# TO DO:
Every line that includes the word "stands" is to be listed.

#### GIVEN INFORMATION ####

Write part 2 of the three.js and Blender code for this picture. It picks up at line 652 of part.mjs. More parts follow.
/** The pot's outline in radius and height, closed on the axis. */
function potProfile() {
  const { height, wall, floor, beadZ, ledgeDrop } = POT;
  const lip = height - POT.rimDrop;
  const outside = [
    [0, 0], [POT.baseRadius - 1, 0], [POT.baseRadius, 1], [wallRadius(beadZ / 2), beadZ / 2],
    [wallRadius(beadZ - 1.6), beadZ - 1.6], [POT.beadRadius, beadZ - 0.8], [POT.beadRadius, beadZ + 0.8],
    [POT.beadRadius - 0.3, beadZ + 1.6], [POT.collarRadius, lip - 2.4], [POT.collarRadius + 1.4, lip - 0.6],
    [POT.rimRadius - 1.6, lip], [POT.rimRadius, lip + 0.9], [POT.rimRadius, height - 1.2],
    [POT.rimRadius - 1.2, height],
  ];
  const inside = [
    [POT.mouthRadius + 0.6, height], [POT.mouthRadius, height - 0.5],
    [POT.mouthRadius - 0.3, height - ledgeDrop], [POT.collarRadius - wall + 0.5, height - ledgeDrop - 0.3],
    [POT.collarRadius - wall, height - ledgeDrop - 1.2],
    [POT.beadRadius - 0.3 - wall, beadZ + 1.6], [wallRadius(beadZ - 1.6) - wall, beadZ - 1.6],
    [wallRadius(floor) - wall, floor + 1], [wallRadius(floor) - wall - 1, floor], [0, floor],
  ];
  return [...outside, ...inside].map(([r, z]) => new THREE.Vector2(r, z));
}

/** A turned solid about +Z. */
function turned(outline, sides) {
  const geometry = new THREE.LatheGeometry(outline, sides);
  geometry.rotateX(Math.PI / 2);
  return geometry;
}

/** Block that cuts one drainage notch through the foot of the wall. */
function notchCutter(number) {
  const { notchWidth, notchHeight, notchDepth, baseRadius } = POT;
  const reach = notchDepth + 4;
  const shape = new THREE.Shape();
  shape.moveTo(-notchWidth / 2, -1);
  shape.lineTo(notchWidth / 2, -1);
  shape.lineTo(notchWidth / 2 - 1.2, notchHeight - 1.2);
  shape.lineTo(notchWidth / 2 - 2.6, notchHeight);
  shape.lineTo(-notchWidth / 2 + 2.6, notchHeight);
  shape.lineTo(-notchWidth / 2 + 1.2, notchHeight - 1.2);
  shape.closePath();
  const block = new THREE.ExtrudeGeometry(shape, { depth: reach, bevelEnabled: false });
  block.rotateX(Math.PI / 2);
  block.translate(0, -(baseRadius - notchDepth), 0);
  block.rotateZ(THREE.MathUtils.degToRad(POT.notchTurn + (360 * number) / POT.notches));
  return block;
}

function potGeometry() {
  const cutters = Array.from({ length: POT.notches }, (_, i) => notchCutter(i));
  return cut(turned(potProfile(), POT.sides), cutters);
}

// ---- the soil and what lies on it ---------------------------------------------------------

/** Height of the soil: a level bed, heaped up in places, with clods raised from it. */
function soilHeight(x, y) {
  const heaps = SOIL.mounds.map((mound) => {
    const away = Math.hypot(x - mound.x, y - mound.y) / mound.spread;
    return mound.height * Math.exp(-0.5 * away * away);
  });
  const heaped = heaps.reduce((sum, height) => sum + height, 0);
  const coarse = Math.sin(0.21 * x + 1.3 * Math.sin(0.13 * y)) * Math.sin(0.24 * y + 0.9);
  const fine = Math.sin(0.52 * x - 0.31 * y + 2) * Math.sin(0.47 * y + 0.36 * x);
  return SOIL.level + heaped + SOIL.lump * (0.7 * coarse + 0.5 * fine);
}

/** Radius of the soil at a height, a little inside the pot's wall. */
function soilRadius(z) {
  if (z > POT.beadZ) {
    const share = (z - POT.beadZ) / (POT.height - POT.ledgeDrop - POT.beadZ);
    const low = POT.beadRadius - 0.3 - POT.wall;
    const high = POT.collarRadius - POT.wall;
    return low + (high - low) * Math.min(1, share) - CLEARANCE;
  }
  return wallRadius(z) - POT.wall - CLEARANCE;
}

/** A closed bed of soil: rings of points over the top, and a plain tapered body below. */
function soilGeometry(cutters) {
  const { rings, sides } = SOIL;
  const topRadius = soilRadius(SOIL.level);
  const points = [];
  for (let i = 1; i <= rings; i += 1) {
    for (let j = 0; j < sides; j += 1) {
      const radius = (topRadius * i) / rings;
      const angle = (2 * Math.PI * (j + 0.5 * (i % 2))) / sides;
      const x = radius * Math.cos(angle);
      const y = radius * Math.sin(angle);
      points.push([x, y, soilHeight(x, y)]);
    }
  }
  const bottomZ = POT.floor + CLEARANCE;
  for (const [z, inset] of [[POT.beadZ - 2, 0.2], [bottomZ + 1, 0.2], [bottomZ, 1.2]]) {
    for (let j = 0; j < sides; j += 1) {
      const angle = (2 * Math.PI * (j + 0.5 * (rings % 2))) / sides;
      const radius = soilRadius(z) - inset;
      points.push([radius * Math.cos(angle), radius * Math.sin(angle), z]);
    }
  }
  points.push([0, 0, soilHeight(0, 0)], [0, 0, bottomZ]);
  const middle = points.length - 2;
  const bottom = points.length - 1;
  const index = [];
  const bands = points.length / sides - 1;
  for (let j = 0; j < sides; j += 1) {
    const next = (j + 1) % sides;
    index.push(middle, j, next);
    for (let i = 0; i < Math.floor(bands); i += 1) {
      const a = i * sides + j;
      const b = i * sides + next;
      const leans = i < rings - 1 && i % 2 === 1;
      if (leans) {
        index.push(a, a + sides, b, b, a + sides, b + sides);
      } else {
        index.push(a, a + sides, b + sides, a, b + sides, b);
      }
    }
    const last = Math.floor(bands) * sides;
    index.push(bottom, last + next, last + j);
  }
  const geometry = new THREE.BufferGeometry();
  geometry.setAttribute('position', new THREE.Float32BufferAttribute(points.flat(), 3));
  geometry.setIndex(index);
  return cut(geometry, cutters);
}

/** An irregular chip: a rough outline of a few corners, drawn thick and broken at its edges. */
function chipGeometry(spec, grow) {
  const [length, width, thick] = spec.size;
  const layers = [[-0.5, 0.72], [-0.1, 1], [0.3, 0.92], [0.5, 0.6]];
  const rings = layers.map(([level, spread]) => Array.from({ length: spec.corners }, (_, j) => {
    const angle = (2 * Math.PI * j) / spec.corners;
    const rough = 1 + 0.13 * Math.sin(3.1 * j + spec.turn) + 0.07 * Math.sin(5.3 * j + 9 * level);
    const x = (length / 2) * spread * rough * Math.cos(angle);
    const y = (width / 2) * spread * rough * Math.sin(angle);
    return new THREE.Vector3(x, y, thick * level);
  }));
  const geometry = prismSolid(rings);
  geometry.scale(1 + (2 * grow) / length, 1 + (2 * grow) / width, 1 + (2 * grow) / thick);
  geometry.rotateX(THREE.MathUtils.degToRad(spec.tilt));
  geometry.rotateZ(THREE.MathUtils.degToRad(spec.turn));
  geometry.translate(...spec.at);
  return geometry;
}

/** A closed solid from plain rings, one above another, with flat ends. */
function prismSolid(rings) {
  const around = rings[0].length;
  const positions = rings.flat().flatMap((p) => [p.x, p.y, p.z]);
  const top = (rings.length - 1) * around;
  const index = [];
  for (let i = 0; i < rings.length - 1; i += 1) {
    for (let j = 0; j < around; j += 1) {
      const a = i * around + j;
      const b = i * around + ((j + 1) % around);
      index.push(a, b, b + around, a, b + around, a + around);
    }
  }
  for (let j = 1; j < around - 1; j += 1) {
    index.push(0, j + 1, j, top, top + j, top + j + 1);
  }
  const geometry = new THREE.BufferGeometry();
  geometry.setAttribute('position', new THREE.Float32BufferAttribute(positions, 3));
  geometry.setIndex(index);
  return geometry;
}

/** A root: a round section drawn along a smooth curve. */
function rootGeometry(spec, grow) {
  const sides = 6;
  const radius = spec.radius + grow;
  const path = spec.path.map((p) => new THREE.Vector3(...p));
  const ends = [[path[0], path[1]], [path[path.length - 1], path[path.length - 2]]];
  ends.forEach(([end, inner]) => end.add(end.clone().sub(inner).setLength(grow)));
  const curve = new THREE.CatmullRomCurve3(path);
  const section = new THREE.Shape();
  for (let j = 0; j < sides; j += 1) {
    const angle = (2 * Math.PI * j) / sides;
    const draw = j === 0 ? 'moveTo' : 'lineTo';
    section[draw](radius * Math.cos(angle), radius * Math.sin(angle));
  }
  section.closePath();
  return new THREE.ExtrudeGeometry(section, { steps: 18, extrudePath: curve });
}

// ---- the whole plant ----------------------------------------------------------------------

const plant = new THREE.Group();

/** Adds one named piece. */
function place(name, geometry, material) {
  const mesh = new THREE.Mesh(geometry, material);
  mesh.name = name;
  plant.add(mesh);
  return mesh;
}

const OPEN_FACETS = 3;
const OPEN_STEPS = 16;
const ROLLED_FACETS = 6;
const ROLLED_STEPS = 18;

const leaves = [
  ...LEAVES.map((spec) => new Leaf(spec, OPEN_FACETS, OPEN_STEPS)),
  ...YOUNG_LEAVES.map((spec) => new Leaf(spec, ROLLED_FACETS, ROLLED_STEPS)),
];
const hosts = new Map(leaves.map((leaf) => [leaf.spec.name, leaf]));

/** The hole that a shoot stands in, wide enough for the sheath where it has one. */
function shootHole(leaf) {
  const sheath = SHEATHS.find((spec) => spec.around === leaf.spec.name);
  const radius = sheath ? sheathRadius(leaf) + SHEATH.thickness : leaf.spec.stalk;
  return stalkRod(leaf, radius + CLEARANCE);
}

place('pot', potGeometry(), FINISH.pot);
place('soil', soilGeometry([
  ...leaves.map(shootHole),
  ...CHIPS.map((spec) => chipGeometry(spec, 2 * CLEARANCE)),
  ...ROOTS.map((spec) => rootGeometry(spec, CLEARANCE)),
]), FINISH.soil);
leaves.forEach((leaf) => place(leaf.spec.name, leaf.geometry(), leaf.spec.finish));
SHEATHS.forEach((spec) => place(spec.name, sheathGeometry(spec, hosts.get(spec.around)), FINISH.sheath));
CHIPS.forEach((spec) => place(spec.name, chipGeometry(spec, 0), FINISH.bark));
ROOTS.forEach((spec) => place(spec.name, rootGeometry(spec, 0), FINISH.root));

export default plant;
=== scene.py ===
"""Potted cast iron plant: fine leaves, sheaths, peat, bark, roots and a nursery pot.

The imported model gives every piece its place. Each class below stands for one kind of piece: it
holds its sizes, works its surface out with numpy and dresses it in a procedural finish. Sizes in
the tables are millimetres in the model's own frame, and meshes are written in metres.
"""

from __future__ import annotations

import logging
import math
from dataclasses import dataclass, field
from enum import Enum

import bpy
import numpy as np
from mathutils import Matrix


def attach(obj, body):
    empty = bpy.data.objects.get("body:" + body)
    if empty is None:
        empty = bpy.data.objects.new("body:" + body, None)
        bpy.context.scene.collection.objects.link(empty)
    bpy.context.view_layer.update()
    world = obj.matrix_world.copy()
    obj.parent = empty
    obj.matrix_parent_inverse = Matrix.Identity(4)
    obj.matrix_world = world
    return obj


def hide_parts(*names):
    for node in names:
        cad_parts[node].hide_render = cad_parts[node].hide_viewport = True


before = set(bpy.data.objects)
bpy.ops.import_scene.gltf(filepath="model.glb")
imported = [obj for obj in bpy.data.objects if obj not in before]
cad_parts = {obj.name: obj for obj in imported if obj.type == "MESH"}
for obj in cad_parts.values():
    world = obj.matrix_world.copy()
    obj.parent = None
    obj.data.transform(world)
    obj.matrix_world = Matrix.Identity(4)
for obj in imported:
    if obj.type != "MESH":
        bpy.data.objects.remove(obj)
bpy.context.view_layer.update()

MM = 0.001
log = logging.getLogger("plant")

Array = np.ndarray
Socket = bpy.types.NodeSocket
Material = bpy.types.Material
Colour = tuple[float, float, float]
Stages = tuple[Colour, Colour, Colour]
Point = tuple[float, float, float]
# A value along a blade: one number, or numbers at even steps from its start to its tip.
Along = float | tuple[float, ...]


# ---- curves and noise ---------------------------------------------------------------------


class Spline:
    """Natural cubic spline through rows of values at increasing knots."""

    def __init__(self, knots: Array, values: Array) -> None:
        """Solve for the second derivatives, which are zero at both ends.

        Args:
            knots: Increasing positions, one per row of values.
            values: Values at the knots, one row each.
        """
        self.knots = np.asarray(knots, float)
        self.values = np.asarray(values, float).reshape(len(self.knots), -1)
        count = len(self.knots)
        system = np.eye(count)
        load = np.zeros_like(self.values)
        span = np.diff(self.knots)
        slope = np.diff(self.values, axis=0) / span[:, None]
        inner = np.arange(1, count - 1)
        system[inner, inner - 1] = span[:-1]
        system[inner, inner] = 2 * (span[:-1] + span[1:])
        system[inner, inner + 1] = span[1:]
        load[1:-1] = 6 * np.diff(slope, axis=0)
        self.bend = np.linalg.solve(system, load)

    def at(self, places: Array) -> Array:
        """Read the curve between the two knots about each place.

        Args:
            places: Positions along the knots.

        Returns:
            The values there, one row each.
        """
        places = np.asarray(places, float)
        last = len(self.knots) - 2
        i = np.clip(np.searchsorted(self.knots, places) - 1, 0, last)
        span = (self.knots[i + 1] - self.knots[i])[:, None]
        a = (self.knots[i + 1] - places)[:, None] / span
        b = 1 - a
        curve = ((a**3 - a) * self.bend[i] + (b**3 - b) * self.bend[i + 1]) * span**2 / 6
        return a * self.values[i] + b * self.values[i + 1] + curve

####

# ANSWER BELOW:
/** The hole that a shoot stands in, wide enough for the sheath where it has one. */
The imported model gives every piece its place. Each class below stands for one kind of piece: it